Bu yılın başlarında uydu verilerini kullanan bir çalışma, New York şehrinin şehir genelinde yılda 1-2 milimetre gibi nispeten hızlı bir oranda battığını ve bazı kentsel alanların diğerlerinden çok daha hızlı battığını buldu. Araştırmayı düzenleyen ekibe göre, şehirdeki yüksek binaların ağırlığı bu batışa katkıda bulunan faktörler arasında yer alıyor. Ancak bu batma hızı endişe verici olsa da, Dünya’nın en hızlı batan şehri New York değil.
Şehirler, binaların ağırlığından yeraltı suyunun aşırı pompalanmasına kadar birçok nedenden dolayı batıyor. 2022’de bir ekip, 2015 ile 2020 yılları arasında toplanan uydu verilerini kullanarak su baskını tehlikesi altındaki 99 kıyı kentinin çökme oranlarını ölçtü. Çoğu şehirde arazinin bir kısmının deniz seviyelerinin yükselmesinden daha hızlı bir şekilde çöktüğünü, bunun da bu şehirlerin daha önce tahmin edilen modellerden daha erken su baskını riskiyle karşı karşıya kalabileceği anlamına geldiğini buldular.
EN HIZLI ÇÖKÜNTÜNÜN YAŞANDIĞI YERLER
Ekip, çalışmalarında “En hızlı çöküntü Güney, Güneydoğu ve Doğu Asya’da meydana geliyor. Bununla birlikte, Kuzey Amerika, Avrupa, Afrika ve Avustralya’da da hızlı çöküntü yaşanıyor” diye yazdı ve ekledi: “İnsan faaliyetleri, özellikle de yer altı suyunun çıkarılması, muhtemelen bu çökmenin ana nedeni.”

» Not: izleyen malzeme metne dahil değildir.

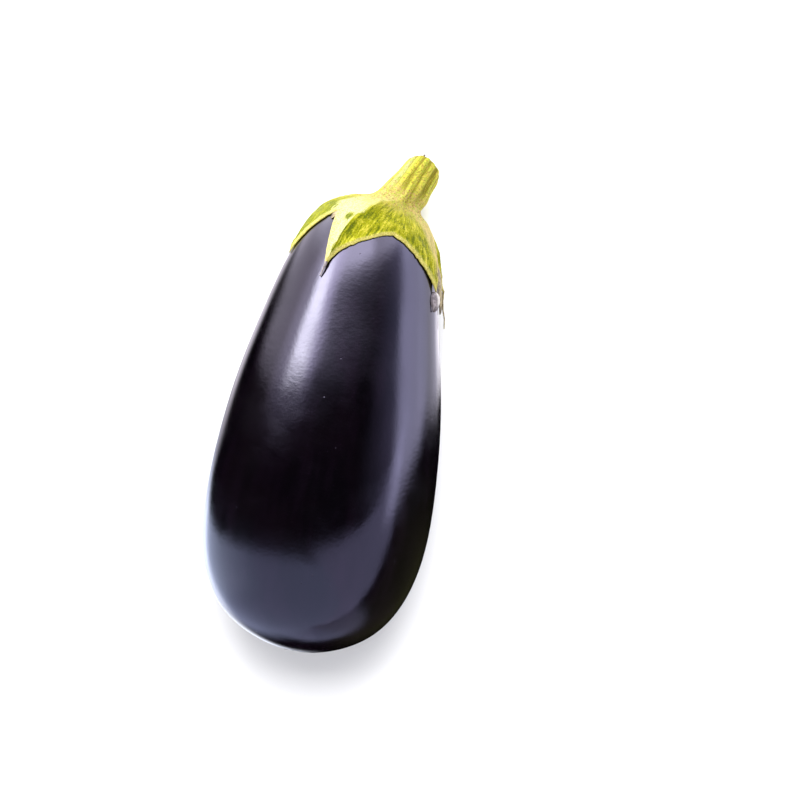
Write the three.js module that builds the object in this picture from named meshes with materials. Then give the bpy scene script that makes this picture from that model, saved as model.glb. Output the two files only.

Çin’in Tianjin kentinin yılda 5,22 santimetre hızı oldukça hızlı batan bir şehir. Onu yılda 3,96 santimetre ile Endonezya’nın Semarang ve 3,44 santimetre ile Jakarta’nın takip ettiği bulundu. İlk 10’a giren tek ABD şehri, yılda 1,95 santimetre hızla batan Houston oldu.
Peki ya İstanbul?
Araştırma, İstanbul’un genel olarak stabil olduğunu, ancak şehrin batı ucunda 5x20 kilometrelik bir alanın yılda 2 milimetre battığını söylüyor.
Ancak en hızlı batan şehir Meksika’daki Mexico City’ydi. 2021’de yapılan bir araştırma, şehrin 1950’den bu yana yılda 50 santimetre gibi oldukça sabit bir hızla battığını gösterdi. Ancak bu çökme, yeraltı suyunun pompalanmasının bir sonucu değil, Mexico City’nin üzerine inşa edildiği kil bakımından zengin göl yatağının sıkışmasından kaynaklanıyor.
Ekip makalelerinde şunları yazdı: “2020 itibariyle, üst akitardın ortalama olarak %17'si sıkıştırılmıştır ve mevcut koşullar altında tam sıkışmaya ulaşmanın yaklaşık 150 yıl sürebileceğini tahmin ediyoruz, bu da 30 metreye kadar ilave çökmeye yol açacaktır. Su seviyeleri yükseltilse bile, kaybedilen yüksekliğin büyük çoğunluğunun ve akitardın kayıp depolama kapasitesinin geri kazanılması için hiçbir umut yok.”